Non si attenuano le frizioni fra Matteo Salvini e parte della magistratura dopo la nota del Viminale in cui, secondo i togati, il ministro dell’Interno ha di fatto ‘schedato’ quelli pro migranti annunciando ricorsi su sentenze contrarie ad alcuni provvedimenti emanati su zone rosse e iscrizione anagrafica di cittadini stranieri, da parte dei tribunali di Bologna e Firenze.
Salvini continua a respingere le accuse, e tira dritto: “Io non faccio liste. Ma prendo atto che, su migliaia di giudici che fanno il loro lavoro onestamente e obiettivamente, c’è qualcuno che fa politica, fa interventi pubblici, scrive libri e fa cose che sono spot sulla immigrazione di massa e poi giudica sulle norme relative alla immigrazione del ministero dell’Interno”, il pensiero del leader del Carroccio. E proprio per questo motivo chi fa il giudice “dovrebbe essere imparziale e al di sopra di ogni schieramento politico”.

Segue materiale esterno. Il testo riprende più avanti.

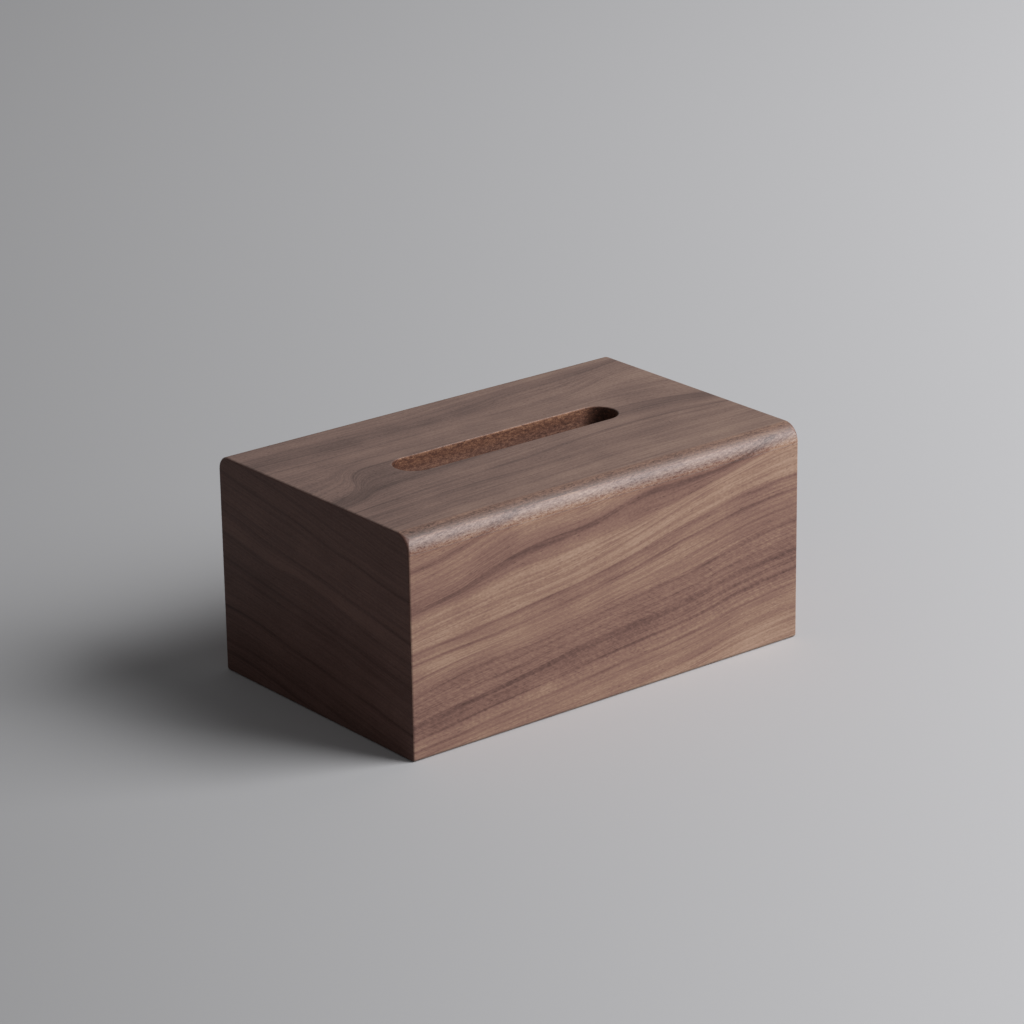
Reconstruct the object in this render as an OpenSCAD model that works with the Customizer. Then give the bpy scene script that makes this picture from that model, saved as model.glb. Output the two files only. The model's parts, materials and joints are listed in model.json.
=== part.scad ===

Ma la presidente della Corte d’appello di Firenze, Margherita Cassano, non ci sta e parla di “ingiusto linciaggio mediatico e pericolo per l’incolumità” nei confronti della giudice Luciana Breggia e delle colleghe Rosaria Trizzino e Matilde Betti, annunciando di aver richiesto l’intervento del Csm per valutare “la sussistenza dei presupposti per l’apertura di una pratica a tutela”. Cassano inoltre spiega come il Viminale poteva costituirsi in giudizio nella causa a Firenze del richiedente asilo per la sua iscrizione all’anagrafe, ma non ha esercitato questa facoltà comportando la decadenza. Lapidaria la contro replica del leader leghista: “Mi spiace che venga chiamato in causa il Csm, che in queste settimane ha altro a cui pensare. Lavoro per la sicurezza di tutti gli italiani, magistrati compresi”, dichiara.
Pure il ministro della Giustizia, Alfonso Bonafede, pur non criticando apertamente il collega di governo, fa le debite precisazioni rispondendo con un chiaro “non mi risulta” a chi gli chiede della tesi di Salvini sui troppi giudici che fanno politica. Il Guardasigilli, invece, preferisce mettere l’accento sulla stragrande maggioranza dei magistrati che “lavora ogni giorno e porta avanti la macchina della giustizia con fatica passione e coraggio”.
Un pensiero che viene condiviso anche dal presidente dell’Anac, Raffaele Cantone: “Io sono il primo a dire che per i giudici che fanno politica ci devono essere dei filtri per il rientro in magistratura, ma fare politica significa candidarsi”, dice. Una questione ben diversa dall’esprimere le proprie opinioni in pubblico, che è semplicemente “un diritto costituzionale”.